Provided material ::
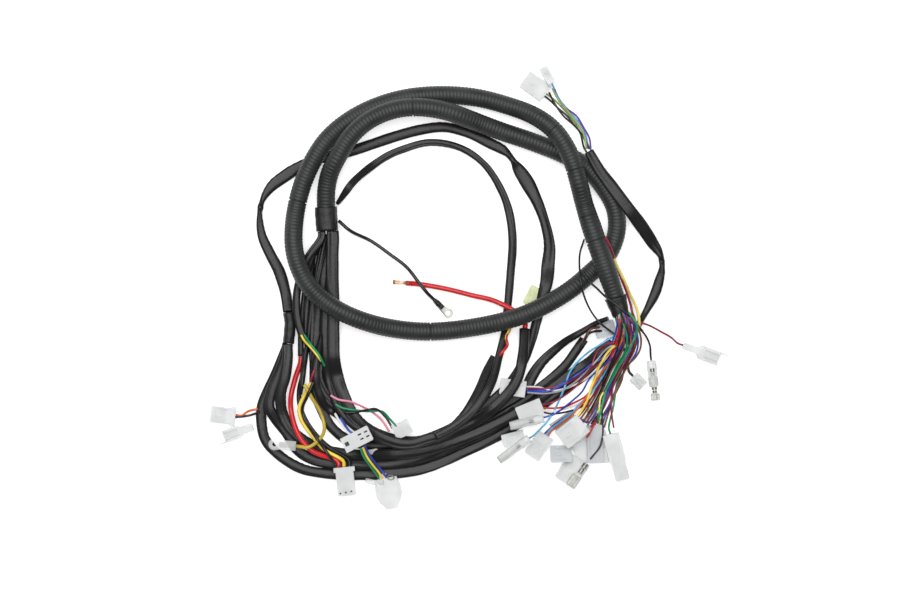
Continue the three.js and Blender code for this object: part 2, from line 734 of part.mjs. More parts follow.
// The sleeve to the instruments lies over the conduit on the right
const instrumentSleeve = addCord('instrument_sleeve', [
  [100.5, 115], [109.5, 99], [120, 85], [129, 73], [144, 53.5], [154.5, 38.5], [161, 28.5],
  [162.5, 18.5], [160, 6.5], [156.5, -4], [151, -15], [145.5, -25], [141.5, -33],
], WIDE_SLEEVE, 'sleeve', { endHeight: 8 });

// Housings at the top and their wires
const topHousing = addBlock('instrument_housing', [56, 170], 144,
  multiHousing({ length: 22, width: 16, height: 9, columns: 3, rows: 2 }), 'nylon');
const topSmallHousing = addBlock('indicator_housing', [66, 178.5], 118,
  multiHousing({ length: 15.5, width: 7, height: 9, columns: 1, rows: 2 }), 'nylon');
addWire('instrument_wire_black', port(topHousing, 2), [[73.5, 153.5], [83.5, 144.5], [93, 132]],
  mouth(instrumentSleeve, 118, { left: 2, first: true }), WIRE_DIAMETER, 'black');
addWire('indicator_wire_blue', port(topSmallHousing), [[77, 158], [88, 146], [97, 132.5]],
  mouth(instrumentSleeve, 118, { left: -2, first: true }), WIRE_DIAMETER, 'skyBlue');

// Left side
addBlock('tail_housing', [-195.5, -120.5], 200,
  singleHousing({ length: 32, width: 10.5, height: 6.3, neckLength: 10, neckWidth: 6.8 }), 'nylon');
addWire('two_way_wire_orange', port(leftHousing, -1.7), [[-185, -102.5], [-176.5, -100.5]], null,
  WIRE_DIAMETER, 'orange');

// The leads of the three way housing
addWire('supply_wire', mouth(supplySleeve, -93), [[-145.5, -75.5], [-149, -92.5], [-147, -109],
  [-140.5, -125], [-130, -136]], port(threeWay, -4.6), SUPPLY_WIRE_DIAMETER, 'red', { step: 11 });
addWire('charge_wire', null, [[-128, -72], [-137.5, -89], [-142, -100], [-140, -110], [-131.5, -122.5],
  [-122, -133.5]], port(threeWay, 0), CHARGE_WIRE_DIAMETER, 'yellow', { step: 9 });

const lug = addBlock('clear_lug', [-156, -130.5], 175,
  ringTongue({ length: 23, width: 10, height: 4, hole: 3.4, barrelWidth: 8 }), 'clear');
addWire('lug_wire', port(lug), [[-135, -132.5], [-127.5, -128.5], [-121.5, -121], [-121, -113.5],
  [-124.5, -102.5], [-130.5, -92], [-137.5, -80]], null, CHARGE_WIRE_DIAMETER, 'yellow');

addBlock('four_way_housing', [-93, -125], 27,
  multiHousing({ length: 25, width: 13, height: 10, columns: 2, rows: 2 }), 'nylon');
addBlock('tapered_housing', [-67, -169], -78, join([
  mirroredPlate([[-13, 9], [-4, 11], [2, 11], [13, 4.8]], 9),
  boxAt(5, 6, 5, -14.5, -2, 4.5),
]), 'nylon');

// The earth lead with its ring
const ring = addBlock('ring_terminal', [-21.5, -16], -44,
  ringTongue({ length: 20, width: 8.4, height: 1.2, hole: 4.3, barrelWidth: 5 }), 'tin');
addWire('earth_lead', null, [[-108.5, 57], [-98.5, 48.5], [-82, 40.5], [-65, 28.5], [-52, 18.5],
  [-40.5, 4], [-34, -4]], { ...port(ring), height: ring.base + EARTH_WIRE_DIAMETER / 2 },
  EARTH_WIRE_DIAMETER, 'black', { startHeight: TAPE_B_HEIGHT, startHeading: -38, step: 9 });

// The right hand cluster of housings, from the floor up
addBlock('cluster_housing_bottom', [87, -152.5], 236,
  multiHousing({ length: 24, width: 20, height: 7, columns: 4, rows: 1 }), 'nylon');
addBlock('cluster_housing_side', [106, -130], 272,
  multiHousing({ length: 32, width: 13, height: 7.5, columns: 3, rows: 1 }), 'greyNylon');
addBlock('cluster_housing_left', [37.5, -125.5], 194,
  multiHousing({ length: 19, width: 11, height: 7.5, columns: 3, rows: 1 }), 'nylon');
addBlock('cluster_housing_upper', [51, -101], 202,
  multiHousing({ length: 22, width: 12.5, height: 8, columns: 3, rows: 1 }), 'nylon');
addBlock('cluster_housing_corner', [59, -131.5], 236,
  multiHousing({ length: 22, width: 14.5, height: 9, columns: 2, rows: 2 }), 'nylon');
addBlock('cluster_housing_low', [77.5, -138], 182,
  multiHousing({ length: 18, width: 14, height: 6, columns: 3, rows: 1 }), 'greyNylon');
const bigHousing = addBlock('cluster_housing_big', [86.5, -119], 219,
  multiHousing({ length: 23.5, width: 18, height: 10, columns: 3, rows: 2 }), 'nylon');
const longHousing = addBlock('cluster_housing_long', [124, -140.5], 285,
  multiHousing({ length: 40, width: 12, height: 9, columns: 3, rows: 1, collar: 1, collarLength: 24 }),
    'nylon');

addBlock('spade_sleeve_upper', [48.5, -111], 193,
  clearSleeve({ length: 29, width: 7.6, height: 4.5 }), 'clear');
const spadeLower = addBlock('spade_sleeve_lower', [38, -134], 216,
  clearSleeve({ length: 32, width: 7.4, height: 4.5 }), 'clear');
addBlock('bare_terminal', [92, -155.5], 234,
  bladeTerminal({ length: 23, width: 7.6, height: 3 }), 'tin');

// Right side
const rightHousing = addBlock('horn_housing', [198, -54], -21,
  singleHousing({ length: 38, width: 12, height: 6.3, neckLength: 12, neckWidth: 5.6 }), 'nylon');
const spadeRight = addBlock('spade_sleeve_right', [154.5, -71], -84,
  clearSleeve({ length: 22, width: 8.6, height: 5 }), 'clear');
addBlock('box_terminal', ahead([154.5, -71], -84, 11 + TOUCH_GAP + 5.5), -84,
  bladeTerminal({ length: 11, width: 7.6, height: 3.4, barrel: 1.6 }), 'tin');
const roundCap = addBlock('clear_cap', [142.5, -77.5], -45,
  clearSleeve({ length: 12, width: 10.5, height: 6, wall: 1 }), 'clear');

// Wires of the root. They leave the tape side by side, in rows one above the other.
const ROOT_PITCH = 2.5;

function fromTapeA(column, layer) {
  const left = column * ROOT_PITCH;
  return {
    end: ahead(tapeAEnd, END_A_HEADING, TOUCH_GAP, left),
    lead: ahead(tapeAEnd, END_A_HEADING, LEAD_IN, left),
    height: ROOT_HEIGHT + layer * ROOT_PITCH,
    heading: END_A_HEADING,
    block: tapeA,
  };
}

addWire('cap_wire_black', fromTapeA(1, -2), [[130, -47], [133.5, -62]], port(roundCap), WIRE_DIAMETER,
  'black');
addWire('spade_wire_black', fromTapeA(2, -2), [[140.5, -31], [147.5, -38], [152, -47]],
  port(spadeRight), WIRE_DIAMETER, 'black');
addWire('horn_wire', fromTapeA(2, -1), [[140.5, -27.5], [150, -30], [161, -35.5], [170, -40.5]],
  port(rightHousing), WIRE_DIAMETER, 'red');
addWire('fan_wire_blue', fromTapeA(-1, -2), [[127, -43], [113, -56.5], [95.5, -68.5], [77, -80],
  [64.5, -84.5]], port(crossedHousing), WIRE_DIAMETER, 'blue');
addWire('fan_wire_sky', fromTapeA(-2, -1), [[125, -36], [114, -44], [98.5, -54.5], [85.5, -68.5],
  [80, -83], [74, -96.5], [66, -109.5], [56.5, -120]], port(spadeLower), WIRE_DIAMETER, 'skyBlue');
addWire('fan_wire_yellow', fromTapeA(-1, 0), [[127.5, -38.5], [119.5, -50], [110, -64.5], [104, -80.5],
  [100, -92.5]], port(bigHousing), WIRE_DIAMETER, 'yellow');
addWire('fan_wire_green', fromTapeA(1, -1), [[132.5, -43], [130.5, -61.5], [124.5, -80.5],
  [122, -97.5]], port(longHousing), WIRE_DIAMETER, 'green');

export default harness;
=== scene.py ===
"""The looks of a vehicle wiring harness, laid flat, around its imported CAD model. Lengths are metres."""

import math

import bmesh
import bpy
import numpy as np
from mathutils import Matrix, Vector
from mathutils.bvhtree import BVHTree
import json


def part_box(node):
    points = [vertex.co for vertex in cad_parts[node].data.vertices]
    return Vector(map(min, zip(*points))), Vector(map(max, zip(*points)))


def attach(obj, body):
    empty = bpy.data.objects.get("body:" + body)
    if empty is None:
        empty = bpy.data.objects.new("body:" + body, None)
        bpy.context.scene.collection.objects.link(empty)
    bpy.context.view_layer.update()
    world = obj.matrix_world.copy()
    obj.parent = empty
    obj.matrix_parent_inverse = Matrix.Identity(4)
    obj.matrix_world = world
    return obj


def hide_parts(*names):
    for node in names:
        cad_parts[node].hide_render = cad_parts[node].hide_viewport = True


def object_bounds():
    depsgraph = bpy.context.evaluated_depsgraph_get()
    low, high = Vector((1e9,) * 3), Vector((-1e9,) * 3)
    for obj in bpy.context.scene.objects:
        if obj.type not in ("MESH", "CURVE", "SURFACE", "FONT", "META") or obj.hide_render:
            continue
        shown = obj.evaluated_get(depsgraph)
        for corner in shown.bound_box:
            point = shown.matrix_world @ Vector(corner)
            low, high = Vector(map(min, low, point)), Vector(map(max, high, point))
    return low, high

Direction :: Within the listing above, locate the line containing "import json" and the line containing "cad_parts[node].hide_render = cad_parts[node].hide_viewport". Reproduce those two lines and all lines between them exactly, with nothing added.

Solved exercise ::
import json


def part_box(node):
    points = [vertex.co for vertex in cad_parts[node].data.vertices]
    return Vector(map(min, zip(*points))), Vector(map(max, zip(*points)))


def attach(obj, body):
    empty = bpy.data.objects.get("body:" + body)
    if empty is None:
        empty = bpy.data.objects.new("body:" + body, None)
        bpy.context.scene.collection.objects.link(empty)
    bpy.context.view_layer.update()
    world = obj.matrix_world.copy()
    obj.parent = empty
    obj.matrix_parent_inverse = Matrix.Identity(4)
    obj.matrix_world = world
    return obj


def hide_parts(*names):
    for node in names:
        cad_parts[node].hide_render = cad_parts[node].hide_viewport = True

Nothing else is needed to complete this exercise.